1. Helps in identifying the vital and trivial factors and considering only the factors that are statistically significant to the process.

2. Helps in ignoring the higher order interactions due to negligible effects, when performing fractional factorial design.

3. It saves time and reduces the cost and efforts in performing the higher order experiments which is a cumbersome process.

In a Design of experiment , this principle is used to determine significance of effects using sparsity of effects.

It states a system is usually dominated by main effects and low order effects. This is a state where only a few effects would have statistical significance.

 

Main effects & two factor interactions are the most significant responses in a factorial experiment. Three factor interactions are very rare.

Analysis of fractional factorial design takes advantage of this principle. such designs study the effect of large number of factors, in less than stipulated set of runs.

 

For example , a researcher uses this sparsity of effects as a worst case scenario. This is very useful in design of cryogenic engines and selection of cryogenic fuels used for space research. Because there are billions of rupees spent on defence & space research - probability of failures have to be ascertained using a worst case scenario of 3 factor interactions - in which the researcher is in a position to prove the sparsity effect.

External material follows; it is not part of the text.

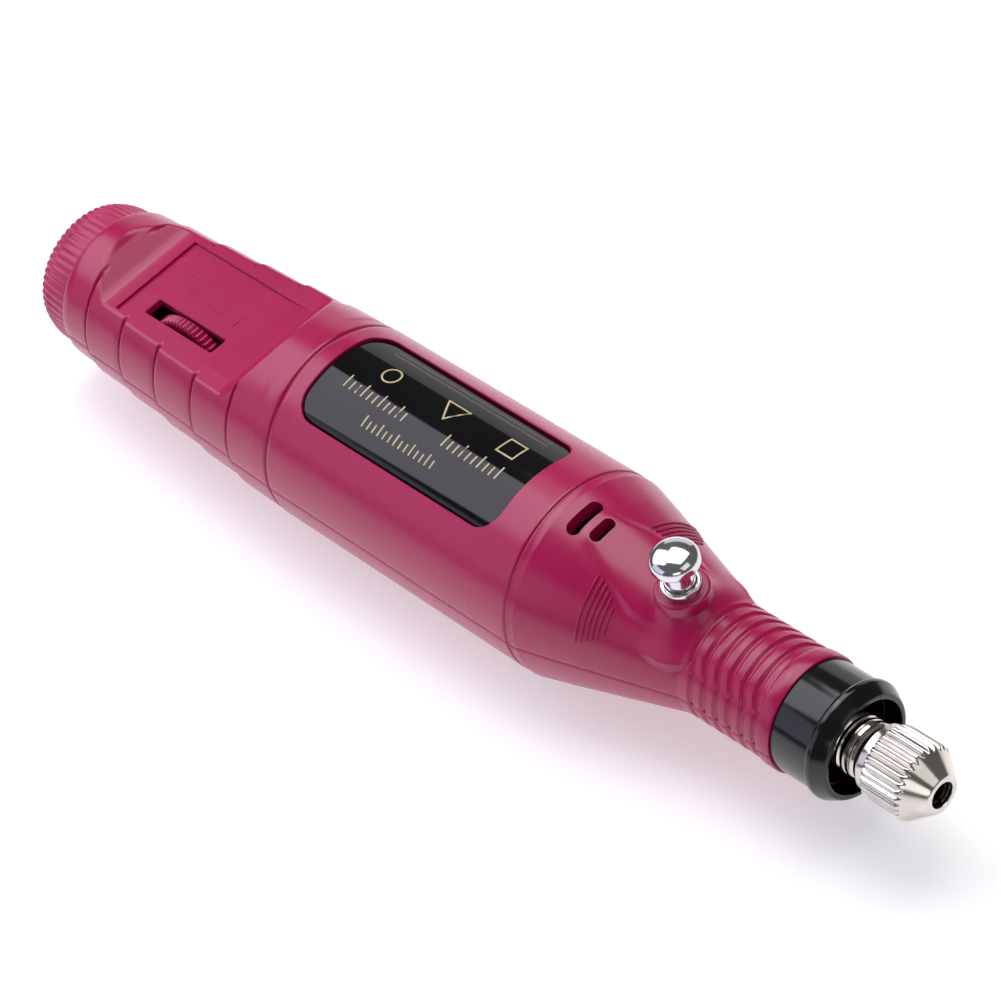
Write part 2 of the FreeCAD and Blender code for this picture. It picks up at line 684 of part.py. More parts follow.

To give an example , a researcher working on fuel selection needs to be careful about the interactions that will happen surrounding the cryogenic engine in a rocket like ,  fire point , its density, the ambient temperature that would be likely to trigger an accident in the space shuttle. careful analysis and confirmation of the sparsity of the effects of interactions of the above 3 parameters, would give a confirmation and confidence to the researcher to launch the space shuttle.

As a matter of fact - one of the US mission on space failed due to such non-confirmation of sparsity of effects confirmation for the ambient temperature reaction of the cryogenic fuel.

It was a treat to review all the answers. So many different examples. Wow!

 

The best answer has been provided by Partho Karmakar.